All media is biased and skewed. They all have angles. It’s just that FOX and the like are skewed one way with others skewed another way. It should be called opinion of the people on tv. Not news.

rOs's avatar

@atlantis I’m sure there is plenty of blame to go around, but it’s a little worse than an angle; it’s often a blatant lie.. did you read the story?

atlantis's avatar

@rOs It’s like a grey area. They still cloak lies in thin veneers and use truth for their own purpose. I was indicating at the dishonest nature of news and media conglomerates in the world today

Response moderated
ETpro's avatar

@atlantis All media has a slant. But not all media is a propaganda unit for a political party. That’s blatant moral reltivism to make such a claim. Are the North Korean news agency and the Times of London exactly equal in propaganda and bias? Definitely not! Scientific American isn’t exactly lkike the National Enquirer. That’s a common lie rolled out by the right to defend the lies that Fox propaganda promotes as real news. If you are preaching it, shame on you. If you;ve fallen into believing it because it is so often repeated, think it through. It isn’t true.

atlantis's avatar

@ETpro I should have made my answer clearer. I meant, most news originates from a few media conglomerates. My finger was pointing at the business aspect of news making and how it’s the defining propellant for its dispensation. The “selling” is what is central and this ties in with advertising and the cycle goes on.

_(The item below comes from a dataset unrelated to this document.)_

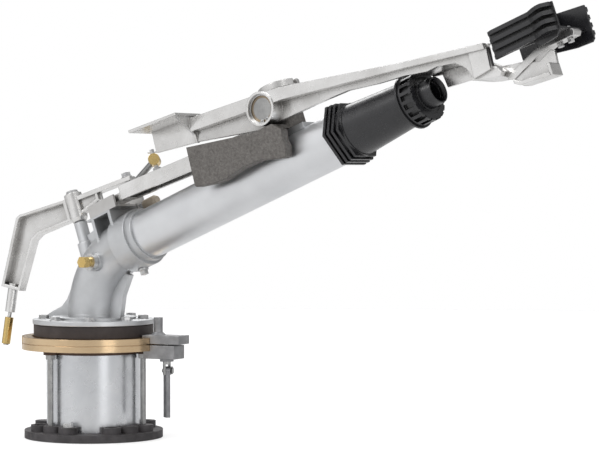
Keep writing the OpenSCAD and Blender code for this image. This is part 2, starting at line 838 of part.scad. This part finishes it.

And by news here I mean world news, not Psychology today, or the National Geographic Traveler.

I was only using FOX news as an example. Bad choice seeing it’s used so rampantly

I was most certainly not implying what you are in your answer. Rest assured.

ETpro's avatar

@atlantis I completely agree with you on that. We once had a strong and independent media with a major paper in every large community, each owned by a local family who cared intensely about the place where they lived. Now, a handful mf mega corporations own virtually all media outlets and we get all the news the corporatists want us to believe.

Fox is just unique in that they specifically order their reporters to use talking points sent directly to them from the RNC. For instance, they were never to say the words Healthcare Reform or call the bill by its actual name, The Affordable Healthcare Act. Instead, it always had to be referred to as Obamacare or “A massive government takeover of healthcare.” Fox is the only news organization I am aware of to ever go to court to defend their right to lie. THey defended the firing of a reporter who refused to pass on a story handed to him because his own investigation revealed it was not true. He went to management to show them that it wasn’t true, and was ordered to run with it anyway. He refused, and was fired. Fox actually won the Constitutional right to deliberately lie on the air.